The probability that two integers chosen at random and their product
will have the same last digit is?

The Attempt at a Solution

According to the given condition, the last digit should be 0,1,5 or 6. Now what is the next step?

Is there any information about how large the two integers are?

 

[LCKurtz]

You can't choose two integers "at random", supposedly meaning with equal probability. There are infinitely many integers. You need to specify a probability distribution function.

Also, what given condition? What is special about 0,1,5, and 6?

 

[zorro]

Is there any information about how large the two integers are?

No.

Also, what given condition? What is special about 0,1,5, and 6?

I think you did not understand the question (may be its wording is not correct).
If you select numbers which end with any of the above digits, say 25 and 75, their product 1875 also contains the same last digit '5', which is the required condition.

 

[LCKurtz]

No.



I think you did not understand the question (may be its wording is not correct).
If you select numbers which end with any of the above digits, say 25 and 75, their product 1875 also contains the same last digit '5', which is the required condition.

I still don't understand the question. Apparently you could phrase it as:

"Pick two digits randomly and independently from {0,1,2,...,9}. What is the probability that their product contains the same last digit?"

But what if the two chosen digits are different? What does the "same last digit" mean then?

 

[Mark44]

I still don't understand the question. Apparently you could phrase it as:

"Pick two digits randomly and independently from {0,1,2,...,9}. What is the probability that their product contains the same last digit?"

But what if the two chosen digits are different?

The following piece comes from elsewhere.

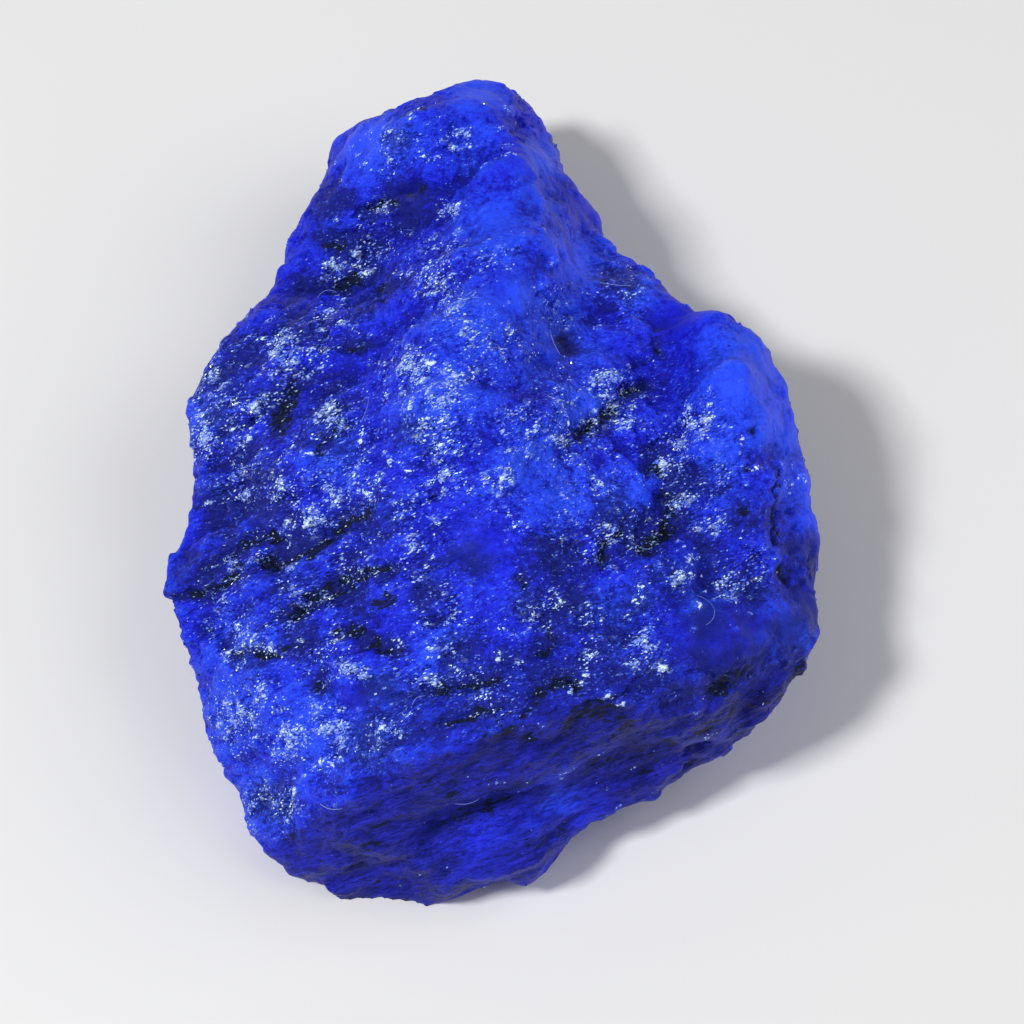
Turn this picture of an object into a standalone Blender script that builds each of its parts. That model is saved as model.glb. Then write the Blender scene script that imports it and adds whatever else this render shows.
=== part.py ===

What does the "same last digit" mean then?

I would interpret the problem in a similar way, with this revision:

"Pick two digits randomly and independently from {0,1,2,...,9}. What is the probability that the two digits are the same and their product contains the same last digit?"

If that interpretation is correct, then you have 0 * 0 = 0, 1 * 1 = 1, 5 * 5 = 25, and 6 * 6 = 36.

 

[dacruick]

it can be any two integers. How large the number is doesn't matter. If both integers end in a 0, 1, 5, or 6, the conditions will be met. So the first random integer is a 4/10 chance. and the second is a 1/10 chance.

4/10 * 1/10 = 1/25. Therefore there is a 4% chance.

 

[zorro]

it can be any two integers. How large the number is doesn't matter. If both integers end in a 0, 1, 5, or 6, the conditions will be met. So the first random integer is a 4/10 chance. and the second is a 1/10 chance.

4/10 * 1/10 = 1/25. Therefore there is a 4% chance.

Perfect! Thats the answer provided. I understood it now. Thanks!

 

[dacruick]

Perfect! Thats the answer provided. I understood it now. Thanks!

Cheers